Big John Mayberry was acquired from the Astros in a steal of a trade, and quickly became one of the most feared sluggers in club history. In six seasons with the Royals, he hit .261/.374/.448 with 143 home runs and 561 walks. He was a two-time All-Star and finished second in MVP voting in 1975, when he led the league in walks and OPS+. He finished in the top six in home runs in the AL in four different seasons with the Royals and finished top three in RBI three times. his 122 walks in 1973 are still a club record and he was the first Royals hitter ever to smack 30 home runs, when hit 34 in 1975.

Cookie Rojas was a fan favorite acquired from the Cardinals in 1970. He spent eight seasons with the Royals and was a four-time All-Star, hitting .268/.314/.348. The second baseman was a respected veteran who mentored young players and was known for being a steady defender. He hit .300 in his first full season with the Royals in 1971, and finished 14th in MVP voting.

#6 Fred Patek vs. #11 Al Cowens

Patek was another steal from the Royals, this time in a trade with the Pirates. he spent nine seasons with the Royals, earning three All-Star appearances. He hit .241/.309/.321 and stole 336 bases, leading the league with 53 swipes in 1977. The shortstop was known for his speed and defense, and for his diminutive size. He also led the league in triples with 11 in 1971, and was the first Royals hitter to hit for the cycle. Patek hit .389 (7-for-18) in both the 1976 ALCS and the 1977 ALCS.
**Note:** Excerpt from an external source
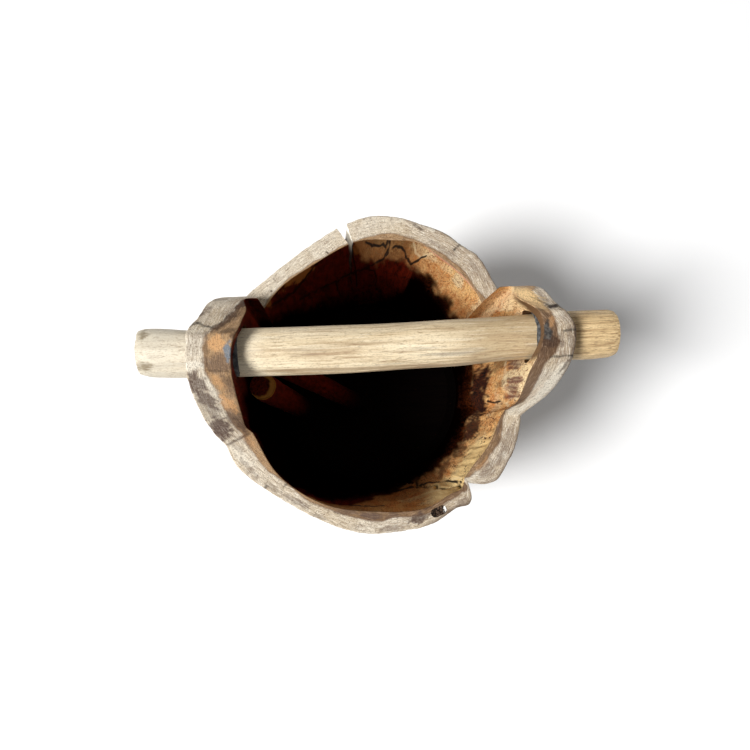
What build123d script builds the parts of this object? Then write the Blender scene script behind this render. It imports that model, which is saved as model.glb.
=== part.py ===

Cowens was a 75th-round pick who made his way to the big leagues and became a solid starter in right field for the Royals. His career year was 1977, when he played in all 162 games and hit .312/.361/.525 with 23 home runs and 112 RBI, finishing second in MVP voting and winning his only Gold Glove. In six seasons with the Royals, Cowens hit .282/.329/.404.